Le contentieux est né de la demande de M. Genc, introduite le 5 janvier 2005, tendant à bénéficier d’un titre de séjour pour rejoindre son père, travailleur salarié au Danemark depuis plus de deux ans. Le refus opposé par l’Office danois des migrations et par le ministère de l’intégration, fut ensuite confirmé par la juridiction de première instance dans un arrêt du 9 décembre 2011. Lors de l’appel formé contre ce jugement, M. Genc invoqua au soutien de ce recours l’inconventionnalité de l’article 9, §13 de la loi sur les étrangers qui, depuis 2004, prévoit qu’un « titre de séjour […] ne peut être délivré, dans le cas où le demandeur et l’un de ses parents résident dans le pays d’origine ou dans un autre pays, que si le demandeur a ou peut avoir un ancrage suffisant au Danemark pour permettre une intégration réussie ». Il ressort des travaux préparatoires du législateur danois, que cette disposition est destinée à éviter que les parents choisissent volontairement le maintien d’un enfant auprès de l’un d’entre eux dans son pays d’origine jusqu’à l’âge adulte, dans le but d’éviter toute influence au cours de son éducation par les valeurs danoises.
Il revenait donc à la Cour de déterminer premièrement si l’article 9, §13 de la loi danoise pouvait être compatible avec l’article 13 de la décision n° 1/80, ceci au regard de l’interprétation développée par la Cour de justice, d’une part, des règles de standstill relatives aux libertés économiques, et, d’autre part, de l’objectif et du contenu de l’Accord d’association – sachant que l’accord et ses développements ne comportent aucune disposition sur le regroupement familial (l’article 7 de la décision n° 1/80 traitant uniquement de la situation des membres de la famille « autorisés » à rejoindre le travailleur turc).
Une deuxième question visait à déterminer la portée du précédent constitué par l’arrêt Dogan. Le juge a quo demandait, en effet, si le droit au regroupement familial pouvait être reconnu aux membres de la famille d’un travailleur turc au sens de l’article 13 de la décision n° 1/80, ou seulement aux membres de la famille d’un travailleur turc non salarié au sens de l’article 41, §1 du Protocole additionnel (« Les parties contractantes s’abstiennent d’introduire entre elles de nouvelles restrictions à la liberté d’établissement et à la libre prestation des services »). La Cour devait enfin préciser dans quelle mesure il était possible de considérer la législation nationale comme une restriction nouvelle justifiée par une raison impérieuse d’intérêt général, apte à remplir l’objectif légitime poursuivi et proportionnée.

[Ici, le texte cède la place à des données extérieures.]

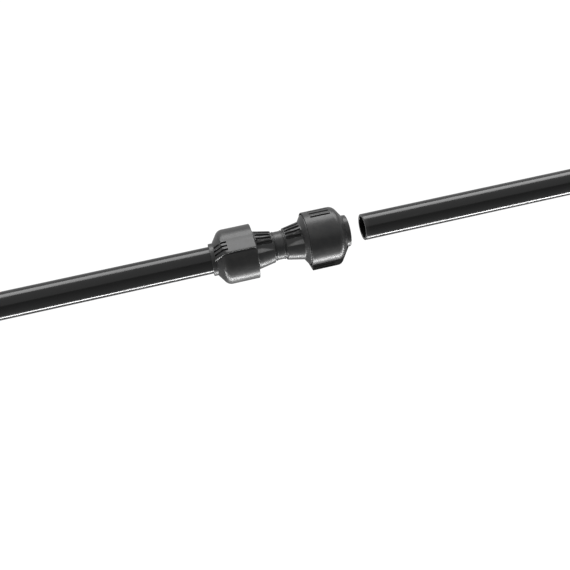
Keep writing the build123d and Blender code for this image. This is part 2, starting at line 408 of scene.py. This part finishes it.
def crowded(start, end, count, bands):
    """Values from start to end at even steps of the summed density.

    The density is 1, and each band of (low, high, more) adds more to it.
    """
    fine = np.linspace(start, end, DENSITY_STEPS)
    weight = np.ones_like(fine)
    for low, high, more in bands:
        weight = weight + more * ((fine > low) & (fine < high))
    total = np.concatenate(([0.0], np.cumsum(weight[1:])))
    return np.interp(np.linspace(0, total[-1], count), total, fine)


def rounded(corners, reach, steps=5):
    """Outline with a parabola at each corner: the corner plus back (1 - t)^2 plus onward t^2."""
    corners = np.array(corners, float)
    back = np.roll(corners, 1, axis=0) - corners
    onward = np.roll(corners, -1, axis=0) - corners
    for side in (back, onward):
        length = np.linalg.norm(side, axis=1, keepdims=True)
        side *= np.minimum(reach, length * MOST_OF_AN_EDGE) / length
    share = np.linspace(0, 1, steps)[None, :, None]
    curve = corners[:, None] + back[:, None] * (1 - share) ** 2 + onward[:, None] * share**2
    return curve.reshape(-1, 2)


def finer(outline, step, plain_step, plain_radius):
    """Closed outline with no two neighbours further apart than a step, longer where it is plain."""
    onward = np.roll(outline, -1, axis=0) - outline
    steps = np.where(outline[:, 1] > plain_radius, step, plain_step)
    parts = np.maximum(np.ceil(np.linalg.norm(onward, axis=1) / steps), 1).astype(int)
    first = np.repeat(np.cumsum(parts) - parts, parts)
    share = (np.arange(parts.sum()) - first) / np.repeat(parts, parts)
    which = np.repeat(np.arange(len(parts)), parts)
    return outline[which] + onward[which] * share[:, None]


print("a third of the steps fall below", crowded(0.0, 1.0, 4, [(0.0, 0.1, 9)])[1].round(3))

# %% [markdown]
# ## From grid to mesh
# The grid's faces all follow one rule, so they are numbered with arrays and not one by one. Which
# way round the faces go depends on the outline's direction. The signed volume tells it: when it is
# negative, every face is turned over.
#
# Each mesh then takes its CAD node's place: it rides on the same body, so the joints move it, and
# the node it replaces is hidden; its finish goes in the mesh's material slot.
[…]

La réponse donnée par le juge de l’Union est sans ambiguïté. La législation danoise méconnait la clause de standstill, et le fait qu’elle entende poursuivre un objectif légitime d’intégration n’est pas susceptible, au regard de ses caractéristiques, de la sauvegarder. Si la solution est donc claire, les motifs de la décision donnent à la Cour l’occasion de clarifier la relation entre l’activité économique, le regroupement et l’intégration.
1. Méconnaissance des libertés économiques du travailleur salarié turc protégées par une clause de standstill
S’agissant des deux premières questions, examinées conjointement, relatives à l’interprétation de l’article 13 et à son champ d’application, la Cour était donc invitée par le gouvernement danois à revoir sa jurisprudence Dogan, qui reconnaîtrait selon lui un droit dérivé au regroupement familial, pour revenir conformément à la position adoptée dans l’arrêt Demirkan à une lecture purement économique de l’Accord d’association et de ses développements. Si la juridiction européenne ne dément pas la dimension purement économique de l’Accord, elle écarte l’argument de l’Etat membre en deux temps. Après avoir rappelé la portée de la clause de standstill, elle se livre à une analyse de la législation en cause sous l’angle de ses effets pour la liberté économique, non pas du demandeur, mais du regroupant (pt. 33 à 50).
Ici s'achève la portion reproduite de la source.